**Provided records:**
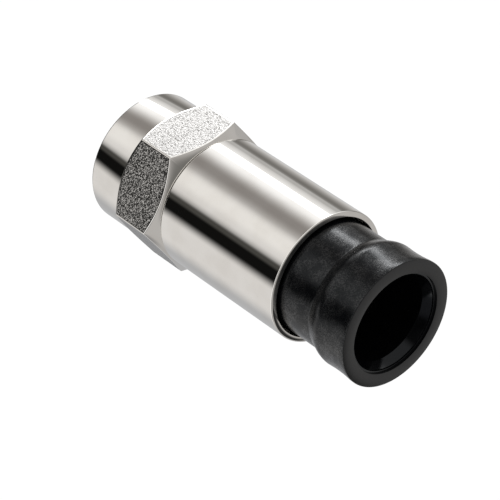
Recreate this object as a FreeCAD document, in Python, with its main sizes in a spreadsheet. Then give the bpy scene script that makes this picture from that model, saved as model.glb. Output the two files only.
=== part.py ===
import FreeCAD, Part
import os
import Sketcher

# Compression type coaxial plug for a round cable. It stands on the front face of its coupling nut:
# origin at the centre of that face, Z up along the connector's axis, towards the cable end.
# Lengths are in millimetres and angles in degrees.

doc = FreeCAD.newDocument("CompressionConnector")
sizes = doc.addObject("Spreadsheet::Sheet", "sizes")

# Each row: name, size, meaning
driving = [
    # Cable side, from the inside out
    ("coreBore", 4.9, "bore of the post, over the cable's insulated core"),
    ("postWall", 0.3, "wall of the post's thin tube"),
    ("shankStep", 0.2, "rise from the thin tube to the pressed shank"),
    ("barbRise", 0.3, "height of the barb over the thin tube"),
    ("tipWall", 0.14, "wall of the post at its sharp tip"),
    ("barbLength", 1.6, "length of the barb's slope"),
    ("postReach", 8.8, "from the body's inner floor to the post's tip"),
    ("jacketRoom", 0.51, "room between barb and sleeve for the cable's jacket"),
    ("sleeveWall", 1.14, "wall of the sleeve's neck"),
    ("neckGap", 0.24, "gap between the sleeve's neck and the body's bore"),
    ("bodyWall", 0.46, "wall of the body's tube"),
    # Nut side, from the inside out
    ("noseWall", 0.47, "wall of the body's nose round the pressed shank"),
    ("noseRun", 0.08, "running gap between nose and nut"),
    ("threadDiameter", 9.525, "major diameter of the nut's thread"),
    ("flangeGap", 0.56, "room round the post's flange inside the nut"),
    ("skirtWall", 0.6875, "wall of the nut's round skirt, outside the thread"),
    ("flatRise", 0.05, "how far a flat's middle stands over the skirt"),
    # Nut along the axis
    ("skirtLength", 3.33, "round skirt in front of the hexagon"),
    ("hexLength", 4.9, "from the skirt to the nut's rear face"),
    ("frontBevel", 40.0, "slope of the hexagon's front bevel, from the end plane"),
    ("rearBevel", 35.0, "slope of the hexagon's rear bevel, from the end plane"),
    ("rearLand", 0.25, "how far the rear face ends inside the flats"),
    ("cornerRound", 0.12, "rounding along the six corners"),
    ("skirtRound", 0.1, "rounding of the skirt's front rim"),
    ("entryBevel", 0.2, "bevel where the thread begins"),
    ("reliefLength", 2.0, "turned relief behind the thread"),
    ("reliefDepth", 0.3, "depth of that relief below the thread's root"),
    ("lipLength", 0.7, "inner lip that the post's flange pulls on"),
    ("sealPocket", 1.0, "depth of the seal's pocket in the nut's rear"),
    ("sealWall", 0.92, "thickness of the seal ring between nose and pocket"),
    ("sealFit", 0.02, "gap between the seal and what it runs on"),
    ("sealBevel", 0.2, "bevels of the seal ring"),
    # Post along the axis
    ("flangePlay", 0.1, "end play of the nut under the flange"),
    ("flangeLength", 0.8, "thickness of the post's flange"),
    ("postEdge", 0.15, "bevels of the flange"),
    # Body along the axis
    ("nutGap", 0.12, "gap between the nut's rear face and the body"),
    ("hubLength", 2.18, "from the body's front face to its inner floor"),
    ("wellDepth", 0.7, "straight part of the body's well above the floor"),
    ("wellStep", 0.62, "how far the well is narrower than the bore"),
    ("clampLength", 0.8, "cone that squeezes the sleeve's tip inwards"),
    ("tipRoom", 0.1, "between the pressed sleeve's tip and that cone"),
    ("frontRound", 0.12, "rounding of the body's front edge"),
    ("rimBevel", 0.06, "bevel outside the body's rim"),
    ("mouthBevel", 0.06, "bevel inside the body's rim"),
    ("grooveDepth", 0.12, "depth of the groove that holds the sleeve's ridge"),
    ("grooveLength", 1.2, "length of that groove"),
    # Sleeve along the axis
    ("insertLength", 5.12, "part of the sleeve inside the body as supplied"),
    ("pressStroke", 3.8, "how far the sleeve is pressed in"),
    ("stopRoom", 0.04, "between the shoulder and the rim's inner bevel when pressed in"),
    ("ridgeGap", 0.06, "gap between the sleeve's ridge and the bore"),
    ("ridgeLength", 0.7, "crest of the ridge"),
    ("ridgeBack", 0.25, "from the groove's front wall to the ridge"),
    ("ridgeSlope", 0.4, "length of the ridge's leading slope"),
    ("tipBevel", 0.3, "bevel of the sleeve's tip"),
    ("shoulderAngle", 23.4, "slope of the shoulder, from the axis"),
    ("shoulderRise", 0.446, "height of the shoulder over the neck"),
    ("collarLength", 3.09, "from the shoulder's top to the end face"),
    ("collarLand", 0.28, "straight rim beside the end face"),
    ("collarFlare", 0.035, "how far that rim stands over the shoulder's top"),
    ("waistRadius", 12.0, "radius of the collar's hollow outline"),
    ("endBevel", 0.04, "bevel of the end face's outer edge"),
    ("mouthWiden", 0.54, "how much wider the mouth is than the cable bore"),
    ("mouthDepth", 0.18, "depth of the wide mouth"),
    ("mouthLedge", 0.16, "small ledge at the bottom of the mouth"),
    ("stepDepth", 0.14, "depth of the second step below that ledge"),
    ("leadWiden", 0.23, "how much wider the lead-in cone starts than the cable bore"),
    ("leadDepth", 0.68, "length of the cone that leads the cable in"),
]
for row, (name, value, meaning) in enumerate(driving, 1):
    sizes.set("A%d" % row, meaning)
    sizes.set("B%d" % row, str(value))
    sizes.setAlias("B%d" % row, name)
doc.recompute()

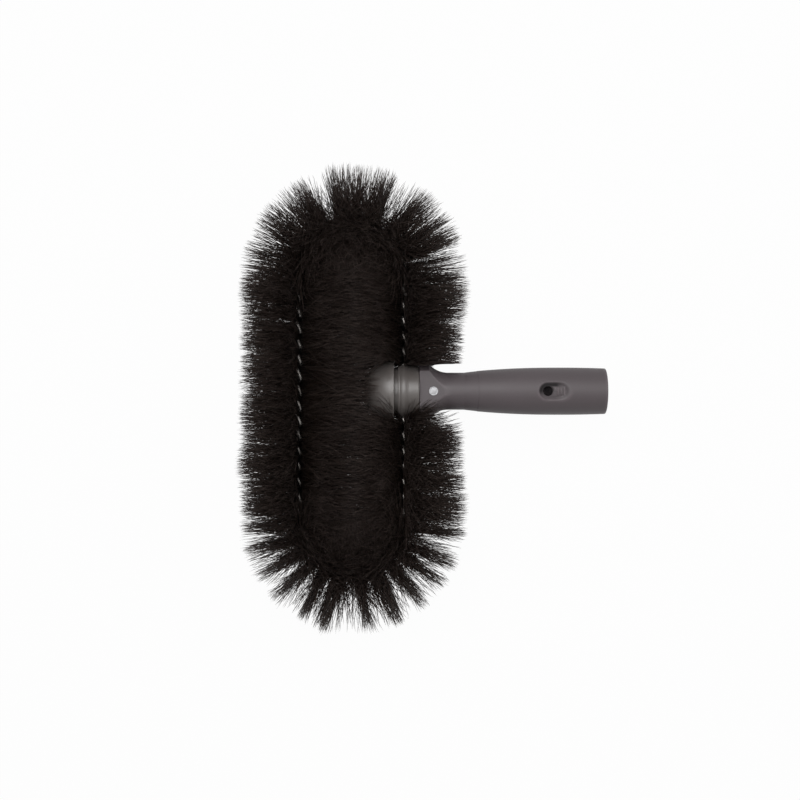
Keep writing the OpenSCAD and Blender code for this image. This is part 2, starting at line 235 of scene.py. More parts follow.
def softened(corners, radii, steps=5):
    """A closed outline with its corners rounded: between points a and b, set back from corner p
    by the radius, the curve is (1-t)^2 a + 2t(1-t) p + t^2 b."""
    p = np.asarray(corners, float)
    r = np.broadcast_to(np.asarray(radii, float), len(p))[:, None]
    back, on = np.roll(p, 1, 0) - p, np.roll(p, -1, 0) - p
    size_back = np.linalg.norm(back, axis=1)[:, None]
    size_on = np.linalg.norm(on, axis=1)[:, None]
    a = p + back * np.minimum(r / size_back, 0.45)
    b = p + on * np.minimum(r / size_on, 0.45)
    t = np.linspace(0, 1, steps)[None, :, None]
    curve = (1 - t) ** 2 * a[:, None] + 2 * t * (1 - t) * p[:, None] + t ** 2 * b[:, None]
    curve = curve.reshape(-1, 2)
    return curve[np.linalg.norm(curve - np.roll(curve, 1, 0), axis=1) > 1e-5]


def bow(centre_x, centre_r, radius, start, stop, count):
    """Points (station, radius) on an arc, from one angle to another, with 0 degrees along +X."""
    a = np.radians(np.linspace(start, stop, count))
    return np.stack([centre_x + radius * np.cos(a), centre_r + radius * np.sin(a)], 1)


def around(count):
    """Angles of even steps round a circle."""
    return np.linspace(0, 2 * PI, count + 1)[:-1]


def turned(profile, angles):
    """A profile of (station, radius) turned round the pole: x, r sin(angle), r cos(angle)."""
    x, r = profile[:, :1], profile[:, 1:]
    return np.stack([x + 0 * angles, r * np.sin(angles), r * np.cos(angles)], -1)


def unit(v):
    """Vectors brought to length 1."""
    return v / np.linalg.norm(v, axis=-1, keepdims=True)


# ---------------------------------------------------------------- materials

class Value:
    """A number in a material's nodes. Python's operators on it add Math nodes."""

    def __init__(self, finish, socket):
        self.finish, self.socket = finish, socket

    def __add__(self, other):
        return self.finish.math("ADD", self, other)

    def __sub__(self, other):
        return self.finish.math("SUBTRACT", self, other)

    def __rsub__(self, other):
        return self.finish.math("SUBTRACT", other, self)

    def __mul__(self, other):
        return self.finish.math("MULTIPLY", self, other)

    def __pow__(self, other):
        return self.finish.math("POWER", self, other)

    __radd__ = __add__
    __rmul__ = __mul__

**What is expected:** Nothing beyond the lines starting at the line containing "Keep writing the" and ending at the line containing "self.finish, self.socket = finish, socket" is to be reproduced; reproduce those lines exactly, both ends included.

**Answer to the task:**
Keep writing the OpenSCAD and Blender code for this image. This is part 2, starting at line 235 of scene.py. More parts follow.
def softened(corners, radii, steps=5):
    """A closed outline with its corners rounded: between points a and b, set back from corner p
    by the radius, the curve is (1-t)^2 a + 2t(1-t) p + t^2 b."""
    p = np.asarray(corners, float)
    r = np.broadcast_to(np.asarray(radii, float), len(p))[:, None]
    back, on = np.roll(p, 1, 0) - p, np.roll(p, -1, 0) - p
    size_back = np.linalg.norm(back, axis=1)[:, None]
    size_on = np.linalg.norm(on, axis=1)[:, None]
    a = p + back * np.minimum(r / size_back, 0.45)
    b = p + on * np.minimum(r / size_on, 0.45)
    t = np.linspace(0, 1, steps)[None, :, None]
    curve = (1 - t) ** 2 * a[:, None] + 2 * t * (1 - t) * p[:, None] + t ** 2 * b[:, None]
    curve = curve.reshape(-1, 2)
    return curve[np.linalg.norm(curve - np.roll(curve, 1, 0), axis=1) > 1e-5]


def bow(centre_x, centre_r, radius, start, stop, count):
    """Points (station, radius) on an arc, from one angle to another, with 0 degrees along +X."""
    a = np.radians(np.linspace(start, stop, count))
    return np.stack([centre_x + radius * np.cos(a), centre_r + radius * np.sin(a)], 1)


def around(count):
    """Angles of even steps round a circle."""
    return np.linspace(0, 2 * PI, count + 1)[:-1]


def turned(profile, angles):
    """A profile of (station, radius) turned round the pole: x, r sin(angle), r cos(angle)."""
    x, r = profile[:, :1], profile[:, 1:]
    return np.stack([x + 0 * angles, r * np.sin(angles), r * np.cos(angles)], -1)


def unit(v):
    """Vectors brought to length 1."""
    return v / np.linalg.norm(v, axis=-1, keepdims=True)


# ---------------------------------------------------------------- materials

class Value:
    """A number in a material's nodes. Python's operators on it add Math nodes."""

    def __init__(self, finish, socket):
        self.finish, self.socket = finish, socket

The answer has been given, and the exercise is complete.